**WHAT YOU SHOULD DO**
Set down only the lines running from the one with "size, 4, 24)" to the one with "scene = bpy.context.scene", both lines included, exactly as they stand, please.
□ □ □ □
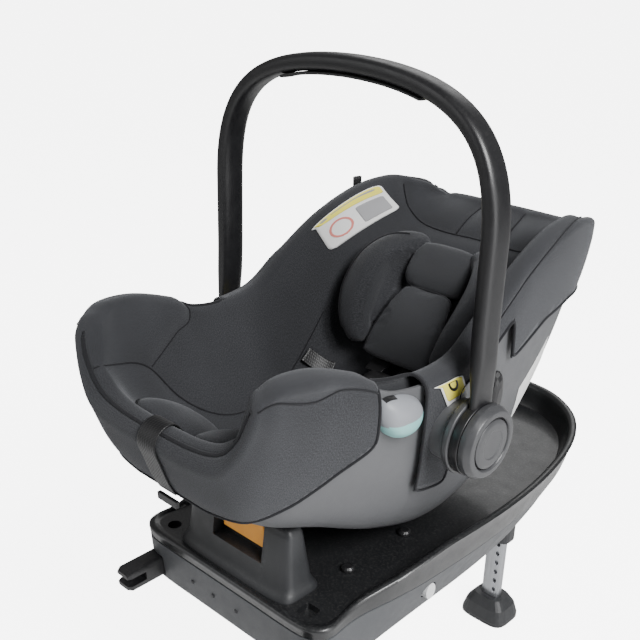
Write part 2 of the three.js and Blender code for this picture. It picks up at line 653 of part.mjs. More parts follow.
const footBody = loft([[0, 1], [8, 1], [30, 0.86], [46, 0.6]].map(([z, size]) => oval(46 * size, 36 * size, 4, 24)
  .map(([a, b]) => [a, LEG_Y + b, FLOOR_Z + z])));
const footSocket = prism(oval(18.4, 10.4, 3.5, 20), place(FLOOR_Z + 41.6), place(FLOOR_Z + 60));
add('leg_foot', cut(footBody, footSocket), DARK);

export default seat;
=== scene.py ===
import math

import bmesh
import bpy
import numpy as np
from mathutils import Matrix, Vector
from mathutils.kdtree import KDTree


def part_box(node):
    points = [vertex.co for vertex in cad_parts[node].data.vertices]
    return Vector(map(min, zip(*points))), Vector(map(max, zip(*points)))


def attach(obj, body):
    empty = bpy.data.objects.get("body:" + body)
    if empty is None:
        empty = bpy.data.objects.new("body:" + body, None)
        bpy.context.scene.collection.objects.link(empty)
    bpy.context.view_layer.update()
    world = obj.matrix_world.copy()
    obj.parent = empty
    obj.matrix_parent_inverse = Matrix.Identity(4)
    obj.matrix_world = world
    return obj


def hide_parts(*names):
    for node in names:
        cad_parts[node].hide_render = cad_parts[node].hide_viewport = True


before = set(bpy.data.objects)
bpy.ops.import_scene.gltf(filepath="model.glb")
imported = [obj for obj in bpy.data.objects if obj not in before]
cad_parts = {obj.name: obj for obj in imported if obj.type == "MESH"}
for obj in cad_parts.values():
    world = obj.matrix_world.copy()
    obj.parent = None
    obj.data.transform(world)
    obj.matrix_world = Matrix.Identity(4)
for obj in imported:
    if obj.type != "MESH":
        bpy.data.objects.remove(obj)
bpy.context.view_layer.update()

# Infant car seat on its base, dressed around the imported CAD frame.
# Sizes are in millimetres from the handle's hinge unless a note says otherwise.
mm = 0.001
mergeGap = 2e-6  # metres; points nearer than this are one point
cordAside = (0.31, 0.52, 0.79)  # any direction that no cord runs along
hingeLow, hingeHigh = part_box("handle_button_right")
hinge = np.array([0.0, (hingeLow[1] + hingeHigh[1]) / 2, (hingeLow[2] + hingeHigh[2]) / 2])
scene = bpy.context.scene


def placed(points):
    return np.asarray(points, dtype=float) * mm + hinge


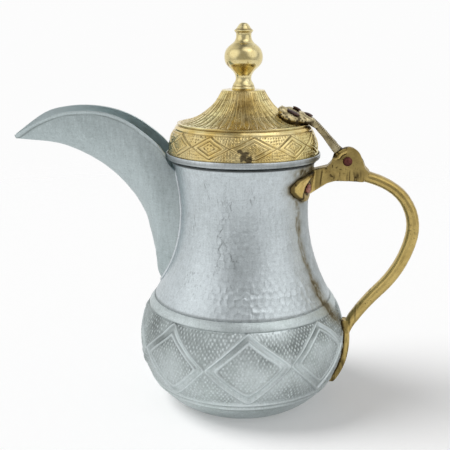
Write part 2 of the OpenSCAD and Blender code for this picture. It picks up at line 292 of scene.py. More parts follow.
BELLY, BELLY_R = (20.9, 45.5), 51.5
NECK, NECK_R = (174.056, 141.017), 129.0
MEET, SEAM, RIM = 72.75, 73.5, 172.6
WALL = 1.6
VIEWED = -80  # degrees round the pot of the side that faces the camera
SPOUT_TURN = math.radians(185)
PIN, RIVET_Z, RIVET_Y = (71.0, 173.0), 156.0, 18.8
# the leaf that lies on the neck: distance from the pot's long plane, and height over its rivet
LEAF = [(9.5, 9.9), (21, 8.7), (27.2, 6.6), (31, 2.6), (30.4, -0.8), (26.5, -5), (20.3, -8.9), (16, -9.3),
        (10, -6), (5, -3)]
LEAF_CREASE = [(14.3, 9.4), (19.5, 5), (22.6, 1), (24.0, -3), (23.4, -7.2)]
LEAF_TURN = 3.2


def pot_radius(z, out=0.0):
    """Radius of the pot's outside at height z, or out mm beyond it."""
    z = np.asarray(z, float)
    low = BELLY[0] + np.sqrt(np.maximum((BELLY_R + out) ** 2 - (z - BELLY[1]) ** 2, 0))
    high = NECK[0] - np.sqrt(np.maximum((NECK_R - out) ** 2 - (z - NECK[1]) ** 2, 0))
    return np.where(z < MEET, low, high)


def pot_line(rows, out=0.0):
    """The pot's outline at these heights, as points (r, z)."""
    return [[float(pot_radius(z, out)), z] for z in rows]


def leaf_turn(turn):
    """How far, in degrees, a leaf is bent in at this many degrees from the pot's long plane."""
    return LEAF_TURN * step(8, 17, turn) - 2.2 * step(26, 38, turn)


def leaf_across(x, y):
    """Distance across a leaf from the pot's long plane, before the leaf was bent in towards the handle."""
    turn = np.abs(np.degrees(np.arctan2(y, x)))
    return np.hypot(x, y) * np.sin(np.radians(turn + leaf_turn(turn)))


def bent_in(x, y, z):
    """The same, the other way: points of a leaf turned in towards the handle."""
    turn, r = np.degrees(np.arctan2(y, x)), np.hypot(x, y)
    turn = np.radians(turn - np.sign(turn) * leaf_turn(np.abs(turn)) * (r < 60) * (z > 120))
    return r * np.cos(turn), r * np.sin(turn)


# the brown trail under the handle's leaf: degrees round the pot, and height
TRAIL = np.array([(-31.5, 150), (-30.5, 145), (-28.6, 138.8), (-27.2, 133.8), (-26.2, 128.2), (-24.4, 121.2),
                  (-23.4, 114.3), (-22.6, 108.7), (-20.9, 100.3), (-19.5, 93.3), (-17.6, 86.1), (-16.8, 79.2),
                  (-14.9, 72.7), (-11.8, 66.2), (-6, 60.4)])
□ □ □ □
**CORRECT RESPONSE**
const footBody = loft([[0, 1], [8, 1], [30, 0.86], [46, 0.6]].map(([z, size]) => oval(46 * size, 36 * size, 4, 24)
  .map(([a, b]) => [a, LEG_Y + b, FLOOR_Z + z])));
const footSocket = prism(oval(18.4, 10.4, 3.5, 20), place(FLOOR_Z + 41.6), place(FLOOR_Z + 60));
add('leg_foot', cut(footBody, footSocket), DARK);

export default seat;
=== scene.py ===
import math

import bmesh
import bpy
import numpy as np
from mathutils import Matrix, Vector
from mathutils.kdtree import KDTree


def part_box(node):
    points = [vertex.co for vertex in cad_parts[node].data.vertices]
    return Vector(map(min, zip(*points))), Vector(map(max, zip(*points)))


def attach(obj, body):
    empty = bpy.data.objects.get("body:" + body)
    if empty is None:
        empty = bpy.data.objects.new("body:" + body, None)
        bpy.context.scene.collection.objects.link(empty)
    bpy.context.view_layer.update()
    world = obj.matrix_world.copy()
    obj.parent = empty
    obj.matrix_parent_inverse = Matrix.Identity(4)
    obj.matrix_world = world
    return obj


def hide_parts(*names):
    for node in names:
        cad_parts[node].hide_render = cad_parts[node].hide_viewport = True


before = set(bpy.data.objects)
bpy.ops.import_scene.gltf(filepath="model.glb")
imported = [obj for obj in bpy.data.objects if obj not in before]
cad_parts = {obj.name: obj for obj in imported if obj.type == "MESH"}
for obj in cad_parts.values():
    world = obj.matrix_world.copy()
    obj.parent = None
    obj.data.transform(world)
    obj.matrix_world = Matrix.Identity(4)
for obj in imported:
    if obj.type != "MESH":
        bpy.data.objects.remove(obj)
bpy.context.view_layer.update()

# Infant car seat on its base, dressed around the imported CAD frame.
# Sizes are in millimetres from the handle's hinge unless a note says otherwise.
mm = 0.001
mergeGap = 2e-6  # metres; points nearer than this are one point
cordAside = (0.31, 0.52, 0.79)  # any direction that no cord runs along
hingeLow, hingeHigh = part_box("handle_button_right")
hinge = np.array([0.0, (hingeLow[1] + hingeHigh[1]) / 2, (hingeLow[2] + hingeHigh[2]) / 2])
scene = bpy.context.scene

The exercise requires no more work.